© St. Petersburg Times, published March 2, 2003
It was enriching, rolling into the Tampa Bay area 20 months after relocating to Virginia. Observing, hearing and feeling the evolutions of a community.
What a knockout, seeing the realization of gushing potential in downtown St. Pete. In 20 months since I moved away, more towers of residential elegance arose, framing a precious waterfront. Big boats bobbed. BayWalk buzzed. For a weekend, worldly race cars roared.
Clearly, it's a 21st century catalyst, with another 20 months sure to deliver even more bright, successful, energetic people to urban homes, offering a wealth of daily treasures within a gorgeous walk.
Sleepy town no more.
Wheeling east, as the tumult of Super Bowl XXXVIII settled into a rich simmer, my Tampa Bay comeback tour headed for One Buccaneer Place, where for 25 seasons I interviewed and dissected far too many bad teams and doomed coaches.
But now, happy One Buc switchboard voices answer, "World champion Buccaneers." Down the hall, I shook hands with Monte Kiffin; the millionth congrats for the lord of Bucs defense.
Moving on to the less-than-fancy office from where boss jocks named Dungy, Wyche, Perkins and McKay have operated; entering what is now the darkened, videotape-clogged throne of Jon Gruden.
King of Tampa Bay.
His dad, Jim, an old coach, has been my a friend for 20 years. But, until now, I never really knew Jon. Like most everybody, I would be wowed, charmed and entertained.
Gruden is 39 but so embraces the past he could be 93. No need to explain it was an old newspaper columnist dropping by. Forty-five minutes of spirited exchange would show that Jon, in some ways, knows me better than I know myself.

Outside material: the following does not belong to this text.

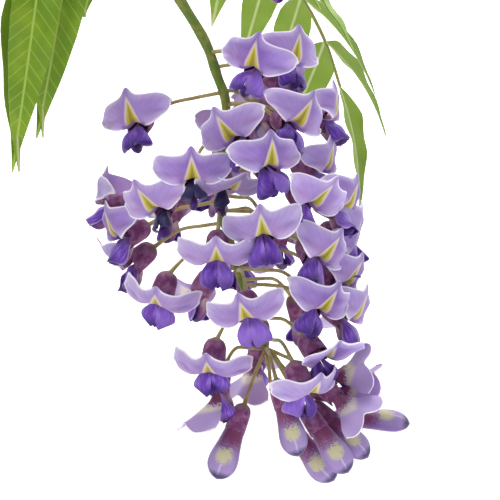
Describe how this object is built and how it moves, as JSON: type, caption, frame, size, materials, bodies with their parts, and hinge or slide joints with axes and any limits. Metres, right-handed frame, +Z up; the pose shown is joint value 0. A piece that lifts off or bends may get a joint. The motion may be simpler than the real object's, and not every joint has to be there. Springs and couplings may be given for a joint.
{
  "type": "potted wisteria",
  "caption": "Young wisteria trained in a plain clay pot, with feathered leaves and one long hanging cluster of lavender pea flowers",
  "frame": {"origin": "centre of the pot's underside, on the ground", "axes": "+Z up, the flower cluster hangs on the +X side, -Y towards the viewer of the picture"},
  "size_m": [0.3892, 0.2886, 0.5198],
  "materials": {
    "pot": "fired clay, matt",
    "soil": "potting soil, matt",
    "trunk": "grey-brown bark, rough",
    "flower_cluster": "petals, soft sheen",
    "leaf_back": "green leaf, half matt",
    "leaf_behind_cluster": "green leaf, half matt",
    "leaf_front": "green leaf, half matt",
    "leaf_high_left": "green leaf, half matt",
    "leaf_left": "green leaf, half matt",
    "leaf_left_of_cluster": "green leaf, half matt",
    "leaf_low_front": "green leaf, half matt",
    "leaf_top": "green leaf, half matt"
  },
  "bodies": {
    "root": {"pot": "pot", "soil": "soil", "trunk": "trunk", "flower_cluster": "flower_cluster", "leaf_back": "leaf_back", "leaf_behind_cluster": "leaf_behind_cluster", "leaf_front": "leaf_front", "leaf_high_left": "leaf_high_left", "leaf_left": "leaf_left", "leaf_left_of_cluster": "leaf_left_of_cluster", "leaf_low_front": "leaf_low_front", "leaf_top": "leaf_top"}
  },
  "joints": []
}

Often, when a fresh hero hits town, the scheme is to sweep away history. Because it's not the new stud's deal. Gruden, though, is vigorous youth with vast appreciation for what has gone on before; like some hot contemporary artist who openly hugs old masters as well as many who have tried.
With an unsubsiding smile, and no Chucky sneers, Gruden was voracious to talk old Bucs, from their 0-26 begining to the repetitive 2-14 frights of the '80s, to the promise of Tony Dungy's reign that pushed Tampa Bay close but not quite into a Super Bowl.
Two years ago, when Jon was coaching Oakland in the playoffs, his dad told me a terrific story of how the feisty son, as a 20-year-old University of Dayton quarterback, was given an inglorious summer heave-ho from One Buc Place.
In our tete-a-tete, Jon confirmed every sentence; showing up at the NFL shop where Jim was an early-1980s assistant to John McKay; being told by Phil Krueger, henchman for then-owner Hugh Culverhouse, that no outsiders were allowed to watch those weakling Bucs practice.
Scrappy kid met the challenge.
"Yep, I made my way to the old Hall of Fame Inn next door, slipped past the front desk and found stairs to the roof," Jon recalled. There, lying on belly, with maybe four dollars in his undergraduate jeans, Gruden spent an hour spying on the Bucs' workout.
"Who could've imagined," I asked Jon, "that the turned-away kid, stealing views of those bad Bucs, would be the coach who a generation later prodded the long-lousy franchise to Super Bowl delight?" Gruden's grin became even more voluminous.
Next day, I was at the training base of a Tampa Bay pro sports team now struggling like those battered Bucs of yore.
Spring is a time for baseball hope, from Florida to Arizona, but for the Rays the hope is that they won't drop 100 games, won't again finish in the AL East dungeon and will begin emergence from a messy past.
Gruden pushed the Bucs to optimum accomplishment, so Devil Rays afficinados hope their new chief, Lou Piniella, can pull a Chucky. If anybody can, Lou can. But the question is, can anybody?
But there has been no baseball Dungy to amass roster strength, laying a stout foundation from which there can be a leap to greatness. This isn't quite oranges and tangelos; in many ways, the crawling D-Rays are not like the smacked-around Bucs of the past.
In the NFL, every franchise gets the same annual windfall from network TV; all working with the same player funds, which $75-million. Baseball is horribly out of financial balance. With the Yankees able to spend $140-mil on talent, how do the Rays come close at barely over $20-mil?
Piniella's best hope is to pick, from a less-than-imposing pool, a team that plays hard all the time, shows marvelous attitude and hustles to a few unexpected wins even against the Yanks, Red Sox, Braves and Angels.
It's a sweet place, Tampa Bay, with celebrations of the present along with the hopes and challenges ahead. Be proud of your homeland. I am.